Thousand Oaks, CA – Today, Congresswoman Julia Brownley (D-Westlake Village) announced that the U.S. Department of Health and Human Services (HHS) Health Resources and Services Administration (HRSA) is awarding an $85,634 grant to Casa Pacifica Centers for Children and Families for the first year of its behavioral health workforce education and training program for professionals and paraprofessionals. For this three-year program, the recommended total federal grant support would be $312,014, pending the availability of funds and satisfactory progress.
“I am pleased that Casa Pacifica will be able to increase the number of American Psychological Association (APA) accredited internships it can offer to pre- and post-doctoral psychology students who work with foster youth,” said Brownley. “This program, which is unique to California, is one of the few residential settings for high-risk foster youth and those who have been diagnosed with major trauma or mental health needs.”
“This is fantastic news and will help us to develop a much-needed mental health workforce for Ventura County and the rest of the nation. These interns will be trained to work with vulnerable youth most at risk for complex mental health, medical and addiction problems,” said Myra Saltoun, Ph.D., Director of Campus Services at Casa Pacifica Centers for Children and Families.

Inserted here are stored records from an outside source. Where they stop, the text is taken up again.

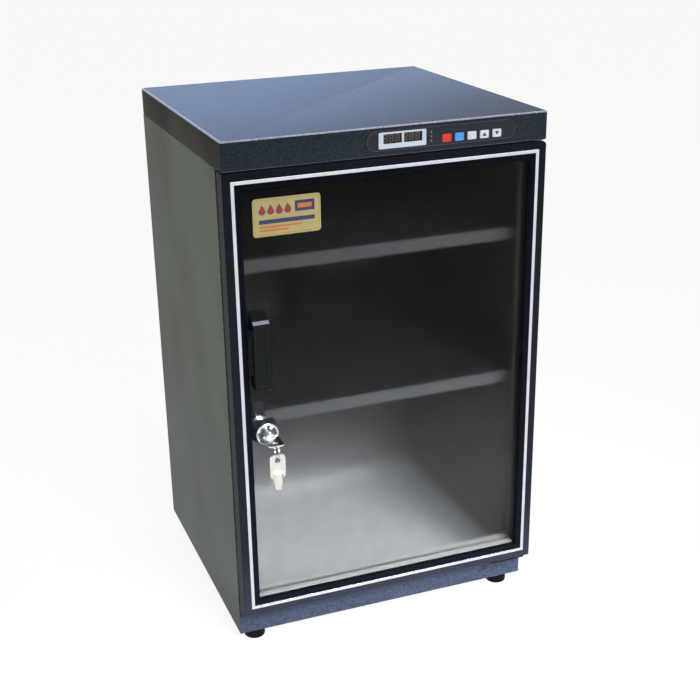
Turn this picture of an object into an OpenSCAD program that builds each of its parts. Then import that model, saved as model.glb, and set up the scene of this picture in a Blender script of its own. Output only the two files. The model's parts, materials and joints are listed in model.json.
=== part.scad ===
// Camera dry cabinet: folded steel body on four feet, hood with the controls,
// glazed door hinged on the right, cam lock with its keys, shelves and drying unit.
// Millimetres. X runs across the front, -Y is the front, Z is up.
// The origin is on the floor, in the middle of everything the cabinet covers.

/* [Cabinet] */
// Width over the side panels
cab_w = 400; // [340:1:500]
// Depth from the door's front to the back panel
cab_d = 384; // [320:1:480]
// Height of the body under the hood
body_h = 605.5; // [500:0.5:760]
// Thickness of the folded steel sheet
sheet_t = 1.2; // [1:0.1:1.6]

/* [Hood] */
// Height of the hood from its hem to its top
hood_h = 33.5; // [33:0.5:45]
// Shadow gap between the body and the hood's hem
hood_gap = 1; // [0.5:0.1:2]
// Radius of the hood's upright corners
hood_r = 2.5; // [1.5:0.1:6]

/* [Feet] */
// Height of a foot
foot_h = 17; // [8:0.5:20]
// Diameter of a foot
foot_d = 27; // [20:0.5:34]
// Distance of a foot's middle from the cabinet's side
foot_inset_x = 24.5; // [18:0.5:40]
// Distance of a foot's middle from the body's front and back
foot_inset_y = 20; // [13:0.5:40]

/* [Door] */
// Height of the door's lower edge above the body's underside
door_lift = 41; // [38:0.5:60]
// Thickness of the door frame
frame_d = 20; // [18:0.5:26]
// Width of the door frame seen from the front
frame_w = 20; // [18:0.5:26]
// Thickness of the glass
glass_t = 4; // [3:0.5:6]
// Thickness of the magnetic gasket
gasket_t = 6.6; // [5:0.1:9]
// Gap between the gasket and the body
gasket_gap = 0.4; // [0.2:0.1:1]
// Radius of the door's upper corner at the hinge
door_r = 6.5; // [3:0.5:9]

/* [Lock] */
// Distance of the lock's middle from the door's left edge
lock_x = 38.5; // [36:0.5:60]
// Height of the lock's middle above the body's underside
lock_z = 289; // [200:0.5:320]
// Diameter of the chrome lock ring
lock_ring_d = 28; // [24:0.5:32]

/* [Handle] */
// Length of the door handle
handle_l = 94; // [80:0.5:130]
// Width of the door handle
handle_w = 19.5; // [16:0.5:28]
// Distance of the handle from the door's left edge
handle_x = 23; // [22:0.5:40]
// Height of the handle's lower end above the body's underside
handle_z = 349.5; // [340:0.5:420]
// How far the handle stands out in front of the door frame
handle_out = 18; // [15:0.5:26]

/* [Shelves] */
// Height of the middle shelf above the body's underside
shelf_mid_z = 297; // [200:0.5:330]
// Height of the upper shelf above the body's underside
shelf_top_z = 490; // [400:0.5:520]
// Height of a shelf's folded edge
shelf_lip = 16; // [10:0.5:24]

/* [Controls] */
// Length of the control panel's overlay
panel_w = 188.5; // [180:0.5:240]
// Height of the control panel's overlay
panel_h = 24.6; // [22:0.1:26]
// Distance of the overlay's right end from the hood's right side
panel_inset = 42.5; // [30:0.5:80]
// Width of a key cap
key_w = 11; // [10:0.1:13]
// Height of a key cap
key_h = 9.2; // [8:0.1:11]
// Distance from one key cap to the next
key_pitch = 16; // [15:0.1:17]
// Travel of a key cap
key_travel = 0.5; // [0.3:0.1:0.8]

/* [Drying unit] */
// Width of the drying unit
dryer_w = 150; // [140:1:200]
// Depth of the drying unit
dryer_d = 54; // [50:1:70]

/* [Hidden] */
$fn = 48;
// Overrun of every cut past the face that it opens
over = 1;
// Running clearance of a shaft in its bore
run_fit = 0.05;
// Clearance of a piece seated in a pocket, and of a loose hole round a shank
seat_fit = 0.02;
loose_fit = 0.3;

// Door, front to back, and the body's front plane behind it
door_w = cab_w;
door_top_gap = 1;
door_h = body_h - door_lift - door_top_gap;
body_y = frame_d + gasket_t + gasket_gap;
body_d = cab_d - body_y;

// Frame section: chamfer, silver trim in its groove, bevel, lips round the glass
frame_chamfer = 0.8;
trim_inset = 9.6;
trim_w = 4;
trim_t = 1.2;
trim_proud = 0.3;
bevel_inset = 14.6;
bevel_drop = 1.6;
glass_y = 2.75;
bead_t = 0.5;
bead_w = 7.5;
bead_sight = 1.2;
glass_rim = 0.5;
groove_inset = frame_w + bead_sight - bead_w;
glass_inset = groove_inset + glass_rim;

// Gasket on the door's back
gasket_inset = 7;
gasket_w = 9;

// Plan place of the door's front face, so that the origin is in the middle
key_wire_r = 0.75;
key_ring_r = 9;
key_barrel_r = 4.7;
key_bore_r = 3.6;
key_collar_r = 6;
key_barrel_l = 7;
key_collar_l = 14;
key_bow_l = 23;
key_bow_w = 19;
key_bow_t = 2;
key_bow_r = 4.5;
key_hole_r = 3.4;
key_web = 3.4;
key_shoulder = 0.5;
core_face_y = -3;
key_tip_gap = 0.5;
bow_end_y = core_face_y - key_shoulder - key_collar_l - key_bow_l;
web_y = bow_end_y + key_web / 2;
ring_out = -web_y + key_ring_r + key_wire_r;
inlet_proud = 2;
inlet_head_t = 1.6;
y0 = (ring_out - inlet_proud - inlet_head_t - cab_d) / 2;
x0 = -cab_w / 2;
z0 = foot_h;

// Folded flanges of the body
side_flange_w = 17;
side_lip = 9;
back_flange_w = 14;
rail_low_h = 58;
rail_low_lip = 12;
rail_top_h = 18;
tray_edge = 10;
panel_gap = 0.15;

// Hinge: pin axis from the door's right edge and front face
hinge_x = 9;
hinge_y = 9;
hinge_pin_r = 2.5;
bush_r = 4;
bush_l = 8;
bush_flange_r = 6;
bush_flange_t = 0.8;
hinge_t = 2;
hinge_w = 54;
hinge_side = 4;
hinge_front = 3;
hinge_back = 16;
hinge_leg = 14;
hinge_drop = 1.5;
hinge_screw_r = 2;
hinge_screw_pitch = 30;
hinge_nose_r = 5;

// Lock behind the glass
lock_barrel_r = 9.5;
lock_core_r = 7;
lock_ring_out = 5;
lock_dish_r = 11;
lock_dish = 1.6;
lock_block_w = 28;
lock_block_h = 24;
lock_block_t = 8;
cam_gap = 0.4;
cam_t = 2;
cam_w = 14;
cam_hook = 7;
cam_tang = 5;
cam_screw_r = 2;
cam_head_r = 4;
cam_head_t = 2.4;
cam_screw_l = 8;

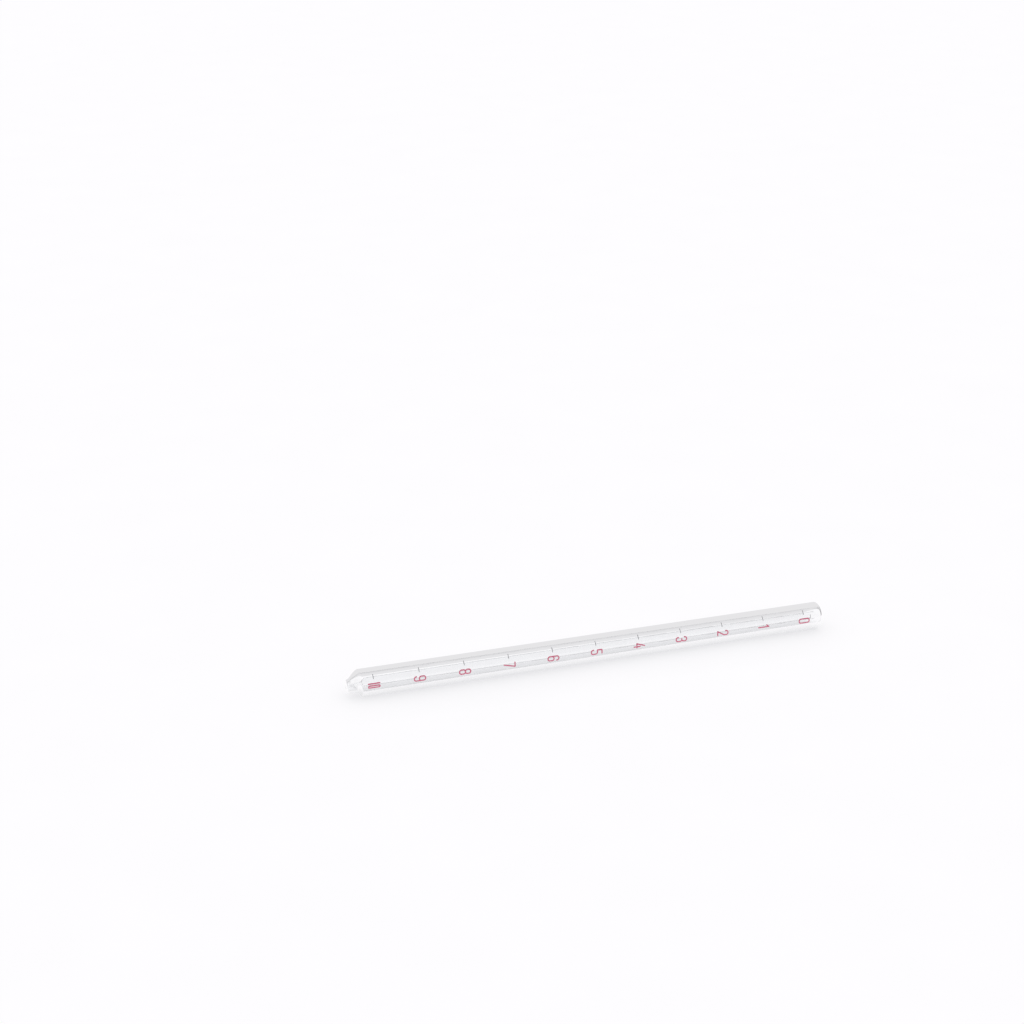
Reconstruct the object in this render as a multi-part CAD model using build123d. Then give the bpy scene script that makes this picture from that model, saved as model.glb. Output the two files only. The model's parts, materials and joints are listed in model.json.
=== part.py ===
from build123d import *
from math import hypot, pi
import os

# A 1 ml graduated glass pipette. Millimetres and degrees throughout.
#
# It lies along X on the plane z = 0: the drawn nose points to -X, the open mouth to +X,
# and x = 0 is halfway along. A "station" is a distance from the nose end along the axis.
# Every piece is drawn about the tube's own axis, then moved into place by PLACE.

# Scale. The bore and the volume of one division set how far apart the marks stand.
DIVISIONS = 10
DIVISION_VOLUME = 100.0

# Glass barrel and mouth. The mouth's two roundings leave at least the rim's flat between
# them, so they are cut down together on a wall too thin for both.
BARREL_DIAMETER = 7.0
BORE_DIAMETER = 3.3
MOUTH_OUTER_ROUNDING = 0.9
MOUTH_INNER_ROUNDING = 0.6
MOUTH_RIM_FLAT = 0.2

# Nose: a short drawn end with a fine orifice, which opens smoothly into the bore. It was
# drawn by hand, so its axis is a little off the barrel's, towards the short side.
NOSE_DIAMETER = 3.65
NOSE_OFFSET = 0.5
NOSE_ROUNDING = 0.5
ORIFICE_DIAMETER = 0.8
ORIFICE_ROUNDING = 0.15
ORIFICE_LENGTH = 2.2
TAPER_LENGTH = 3.2

# Shoulder between nose and barrel. It starts and ends nearer to the nose end on its long
# side, which faces up and back, than on its short side, opposite.
SHORT_SIDE_START = 2.8
SHORT_SIDE_LENGTH = 1.1
LONG_SIDE_START = 0.5
LONG_SIDE_LENGTH = 2.9
LONG_SIDE_TURN = 26.5
BLEND_SECTIONS = 9

# Enamel marks, printed on the outside of the barrel. Angles are measured around the
# axis from straight up, towards the front (-Y).
ENAMEL_THICKNESS = 0.03
NUMERAL_HEIGHT = 3.2
NUMERAL_WIDTH = 1.4
NUMERAL_STROKE = 0.32
NUMERAL_ANGLE = 83.0
PAIR_TENS_WIDTH = 0.44
PAIR_GAP = 0.16
CORNER_FULLNESS = 0.92
LINE_WIDTH = 0.15
LINE_START_ANGLE = 36.0
LINE_END_ANGLE = 57.0

# Clear barrel left at each end of the scale
SHOULDER_TO_NUMERAL = 0.85
NUMERAL_TO_ROUNDING = 3.15

# Cutting tools reach this far past what they cut.
CUT_MARGIN = 1.0

# Worked out from the sizes above
BARREL_RADIUS = BARREL_DIAMETER / 2
BORE_RADIUS = BORE_DIAMETER / 2
NOSE_RADIUS = NOSE_DIAMETER / 2
ORIFICE_RADIUS = ORIFICE_DIAMETER / 2
ROUNDED_WALL = BARREL_RADIUS - BORE_RADIUS - MOUTH_RIM_FLAT
ROUNDING_FIT = min(1, ROUNDED_WALL / (MOUTH_OUTER_ROUNDING + MOUTH_INNER_ROUNDING))
OUTER_ROUNDING = MOUTH_OUTER_ROUNDING * ROUNDING_FIT
INNER_ROUNDING = MOUTH_INNER_ROUNDING * ROUNDING_FIT
SHORT_SIDE_END = SHORT_SIDE_START + SHORT_SIDE_LENGTH
LONG_SIDE_END = LONG_SIDE_START + LONG_SIDE_LENGTH
SHOULDER_END = max(SHORT_SIDE_END, LONG_SIDE_END)
PITCH = DIVISION_VOLUME / (pi * BORE_RADIUS**2)
FIRST_MARK = SHOULDER_END + SHOULDER_TO_NUMERAL + NUMERAL_HEIGHT / 2
LAST_MARK = FIRST_MARK + DIVISIONS * PITCH
TOTAL_LENGTH = LAST_MARK + NUMERAL_HEIGHT / 2 + NUMERAL_TO_ROUNDING + OUTER_ROUNDING
PLACE = Pos(-TOTAL_LENGTH / 2, 0, BARREL_RADIUS)

# How each digit is drawn, in a cell that runs from -1 to 1 each way. A loop is given by
# the bottom and top of a closed oval. A stroke is a run of points (x, y, round), where
# round says whether the pen turns that corner on the cell's corner radius.
DIGIT_LOOPS = {
    0: [(-1, 1)],
    6: [(-1, 0.1)],
    8: [(-1, 0.06), (0.06, 1)],
    9: [(-0.1, 1)],
}
DIGIT_STROKES = {
    1: [[(-0.75, 0.6, 0), (0.1, 1, 0), (0.1, -1, 0)]],
    2: [[(-1, 0.55, 0), (-1, 1, 1), (1, 1, 1), (1, 0.25, 1), (-1, -1, 0), (1, -1, 0)]],
    3: [
        [(-1, 0.6, 0), (-1, 1, 1), (1, 1, 1), (1, 0.08, 1), (-0.2, 0.08, 0)],
        [(-0.2, 0.08, 0), (1, 0.08, 1), (1, -1, 1), (-1, -1, 1), (-1, -0.55, 0)],
    ],
    4: [
        [(0.3, 1, 0), (-1, -0.45, 0), (1, -0.45, 0)],
        [(0.45, 0.15, 0), (0.45, -1, 0)],
    ],
    5: [
        [
            (0.9, 1, 0), (-0.9, 1, 0), (-0.9, 0.15, 0), (1, 0.15, 1),
            (1, -1, 1), (-1, -1, 1), (-1, -0.55, 0),
        ],
    ],
    6: [[(-1, -0.45, 0), (-1, 1, 1), (1, 1, 1), (1, 0.6, 0)]],
    7: [[(-1, 1, 0), (1, 1, 0), (-0.35, -1, 0)]],
    9: [[(1, 0.45, 0), (1, -1, 1), (-1, -1, 1), (-1, -0.6, 0)]],
}


def turned(outline):
    """The solid swept by a closed outline of (station, radius) edges around the axis."""
    return revolve(Plane.XZ * make_face(outline), Axis.X)


def eased(share):
    """A share from 0 to 1 that leaves and arrives gently, as drawn glass does."""
    return share**2 * (3 - 2 * share)


def between(start, end, share):
    """The value at a share of the way from start to end."""
    return start + (end - start) * share


def skewed_plane(middle, slope, offset):
    """A plane across the tube at a middle station, leaning towards the long side."""
    return Plane(origin=(middle, 0, -offset), x_dir=(0, 1, 0), z_dir=(1, 0, slope))


def shoulder_start():
    """Middle station, slope, radius and offset of the shoulder's outline at the nose."""
    middle = (SHORT_SIDE_START + LONG_SIDE_START) / 2
    return middle, (SHORT_SIDE_START - LONG_SIDE_START) / NOSE_DIAMETER, NOSE_RADIUS, NOSE_OFFSET


def shoulder_end():
    """The same four values at the barrel."""
    middle = (SHORT_SIDE_END + LONG_SIDE_END) / 2
    return middle, (SHORT_SIDE_END - LONG_SIDE_END) / BARREL_DIAMETER, BARREL_RADIUS, 0


def nose():
    """Outside of the straight nose, from its rounded end to the start of the shoulder."""
    far = max(SHORT_SIDE_START, LONG_SIDE_START) + CUT_MARGIN
    edge = FilletPolyline(
        (0, 0), (0, NOSE_RADIUS), (far, NOSE_RADIUS), (far, 0), radius=(NOSE_ROUNDING, 0)
    )
    stub = Pos(0, 0, -NOSE_OFFSET) * turned([edge, Line((far, 0), (0, 0))])
    middle, slope, _, offset = shoulder_start()
    return split(stub, bisect_by=skewed_plane(middle, slope, offset), keep=Keep.BOTTOM)


def shoulder():
    """Outside of the skewed shoulder, lofted through leaning ellipses."""
    sections = []
    for i in range(BLEND_SECTIONS):
        share = i / (BLEND_SECTIONS - 1)
        blend = [between(*ends, eased(share)) for ends in zip(shoulder_start(), shoulder_end())]
        _, slope, radius, offset = blend
        middle = between(shoulder_start()[0], shoulder_end()[0], share)
        ring = Ellipse(radius, radius * hypot(1, slope))
        sections.append(skewed_plane(middle, slope, offset) * ring)
    return loft(sections)


def barrel():
    """Outside of the barrel, from the end of the shoulder to the rounded mouth."""
    near = min(SHORT_SIDE_END, LONG_SIDE_END) - CUT_MARGIN
    far = TOTAL_LENGTH
    edge = FilletPolyline(
        (near, 0), (near, BARREL_RADIUS), (far, BARREL_RADIUS), (far, 0),
        radius=(0, OUTER_ROUNDING),
    )
    middle, slope, _, offset = shoulder_end()
    rod = turned([edge, Line((far, 0), (near, 0))])
    return split(rod, bisect_by=skewed_plane(middle, slope, offset), keep=Keep.TOP)


def flared_hole(radius, rounding, depth):
    """A round hole along X, open at station 0 with a rounded edge, down to a depth."""
    reach = radius + 2 * rounding
    edge = FilletPolyline(
        (depth, 0), (depth, radius), (0, radius), (0, reach), (-CUT_MARGIN, reach),
        (-CUT_MARGIN, 0),
        radius=(0, rounding, 0, 0),
    )
    return turned([edge, Line((-CUT_MARGIN, 0), (depth, 0))])


def taper():
    """The smooth widening between the orifice and the bore."""
    sections = []
    for i in range(BLEND_SECTIONS):
        share = i / (BLEND_SECTIONS - 1)
        station = ORIFICE_LENGTH + TAPER_LENGTH * share
        offset = between(NOSE_OFFSET, 0, eased(share))
        radius = between(ORIFICE_RADIUS, BORE_RADIUS, eased(share))
        sections.append(skewed_plane(station, 0, offset) * Circle(radius))
    return loft(sections)


def passage():
    """The space inside: orifice, smooth taper and bore, open at both ends."""
    orifice = flared_hole(ORIFICE_RADIUS, ORIFICE_ROUNDING, ORIFICE_LENGTH)
    bore_depth = TOTAL_LENGTH - ORIFICE_LENGTH - TAPER_LENGTH
    bore = flared_hole(BORE_RADIUS, INNER_ROUNDING, bore_depth)
    mouth_end = Pos(TOTAL_LENGTH, 0, 0) * Rot(Z=180)
    return Pos(0, 0, -NOSE_OFFSET) * orifice + taper() + mouth_end * bore


def glass_tube():
    """The whole glass body, one piece from mouth to orifice."""
    return Rot(X=-LONG_SIDE_TURN) * (nose() + shoulder() + barrel() - passage())


def pen_stroke(points, half_width, half_height, radius):
    """One pen stroke with round ends, through a digit's points."""
    route = [(x * half_width, y * half_height) for x, y, _ in points]
    radii = [radius * turn for _, _, turn in points[1:-1]]
    path = FilletPolyline(*route, radius=radii) if radii else Line(*route)
    return SlotArc(path, NUMERAL_STROKE)


def pen_loop(bottom, top, half_width, half_height, radius):
    """One closed oval of a digit."""
    width = 2 * half_width
    height = (top - bottom) * half_height
    pen = NUMERAL_STROKE
    outer = RectangleRounded(width + pen, height + pen, radius + pen / 2)
    inner = RectangleRounded(width - pen, height - pen, radius - pen / 2)
    return Pos(0, (top + bottom) / 2 * half_height) * (outer - inner)


def digit(value, width):
    """A flat digit of the given width, centred on the origin, with its top towards +Y."""
    half_width = (width - NUMERAL_STROKE) / 2
    half_height = (NUMERAL_HEIGHT - NUMERAL_STROKE) / 2
    cell = (half_width, half_height, CORNER_FULLNESS * half_width)
    sketch = Sketch()
    for bottom, top in DIGIT_LOOPS.get(value, []):
        sketch += pen_loop(bottom, top, *cell)
    for points in DIGIT_STROKES.get(value, []):
        sketch += pen_stroke(points, *cell)
    return sketch


def digit_outlines(value):
    """The flat digits of one numeral. Two digits share the width of one."""
    if value < 10:
        return [digit(value, NUMERAL_WIDTH)]
    tens, units = divmod(value, 10)
    units_width = NUMERAL_WIDTH - PAIR_TENS_WIDTH - PAIR_GAP
    return [
        Pos((PAIR_TENS_WIDTH - NUMERAL_WIDTH) / 2, 0) * digit(tens, PAIR_TENS_WIDTH),
        Pos((NUMERAL_WIDTH - units_width) / 2, 0) * digit(units, units_width),
    ]


def enamel_skin(station):
    """The thin layer of enamel that a numeral at this station is cut from."""
    length = NUMERAL_HEIGHT + 2 * CUT_MARGIN
    skin = Cylinder(BARREL_RADIUS + ENAMEL_THICKNESS, length) - Cylinder(BARREL_RADIUS, length)
    return Pos(station, 0, 0) * Rot(Y=90) * skin


def numeral(value, station):
    """A numeral that follows the barrel's curve, its digits' tops towards the mouth."""
    page = Plane(origin=(0, 0, BARREL_RADIUS - CUT_MARGIN), x_dir=(0, -1, 0), z_dir=(0, 0, 1))
    seat = Pos(station, 0, 0) * Rot(X=NUMERAL_ANGLE)
    skin = enamel_skin(station)
    solids = []
    for outline in digit_outlines(value):
        prism = seat * extrude(page * outline, 2 * CUT_MARGIN)
        solids += (prism & skin).solids()
    return Compound(children=solids)


def scale_line(station):
    """A short line that follows the barrel's curve, beside the numeral's left edge."""
    section = Rectangle(LINE_WIDTH, ENAMEL_THICKNESS, align=(Align.CENTER, Align.MIN))
    upright = Plane.XZ * Pos(station, BARREL_RADIUS) * section
    sweep = LINE_END_ANGLE - LINE_START_ANGLE
    return revolve(Rot(X=LINE_START_ANGLE) * upright, Axis.X, revolution_arc=sweep)


def main():
    """Write one STEP file for each piece."""
    pieces = {"glass_tube": glass_tube()}
    for mark in range(DIVISIONS + 1):
        value = DIVISIONS - mark
        station = FIRST_MARK + mark * PITCH
        pieces[f"numeral_{value}"] = numeral(value, station)
        pieces[f"scale_line_{value}"] = scale_line(station)
    os.makedirs("parts", exist_ok=True)
    for name, piece in pieces.items():
        export_step(PLACE * piece, f"parts/{name}.step")


main()
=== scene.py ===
import json
from math import cos, pi, radians, sin

import bpy
from mathutils import Matrix, Vector


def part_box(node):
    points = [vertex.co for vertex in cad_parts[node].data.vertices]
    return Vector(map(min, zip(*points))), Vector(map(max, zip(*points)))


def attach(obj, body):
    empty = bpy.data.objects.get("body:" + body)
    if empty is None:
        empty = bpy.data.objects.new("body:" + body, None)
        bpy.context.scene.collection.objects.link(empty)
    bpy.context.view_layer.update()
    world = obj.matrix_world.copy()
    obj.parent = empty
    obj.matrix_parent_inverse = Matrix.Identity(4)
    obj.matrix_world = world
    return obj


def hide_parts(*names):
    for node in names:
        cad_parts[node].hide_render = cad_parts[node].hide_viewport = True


# A 1 ml graduated glass pipette lying on a pale floor. Metres throughout: MM is one
# millimetre. The frame gives the tube's length, radii and place. The enamel marks are the
# frame's own meshes, and the glass is a finer mesh of the frame's glass tube.
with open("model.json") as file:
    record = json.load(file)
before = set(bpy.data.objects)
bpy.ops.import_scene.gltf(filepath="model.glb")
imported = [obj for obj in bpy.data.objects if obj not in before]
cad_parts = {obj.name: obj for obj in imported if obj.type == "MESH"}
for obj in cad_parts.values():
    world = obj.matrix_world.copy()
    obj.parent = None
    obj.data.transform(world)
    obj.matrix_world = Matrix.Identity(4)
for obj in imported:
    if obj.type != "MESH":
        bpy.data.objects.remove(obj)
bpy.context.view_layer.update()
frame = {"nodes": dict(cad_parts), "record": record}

MM = 0.001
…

Casa Pacifica provides culturally competent mental health, primary care, and educational services for children, youth, and Transitional Aged Youth who come from diverse backgrounds. Interns work within multidisciplinary teams and learn to manage the multiple and complex issues surrounding the mental health treatment needs of severely at-risk children and adolescents who have experienced trauma in their lives. Expanding this program will positively impact the lives of many children, youth, and families through the development of capable and knowledgeable clinical psychologists.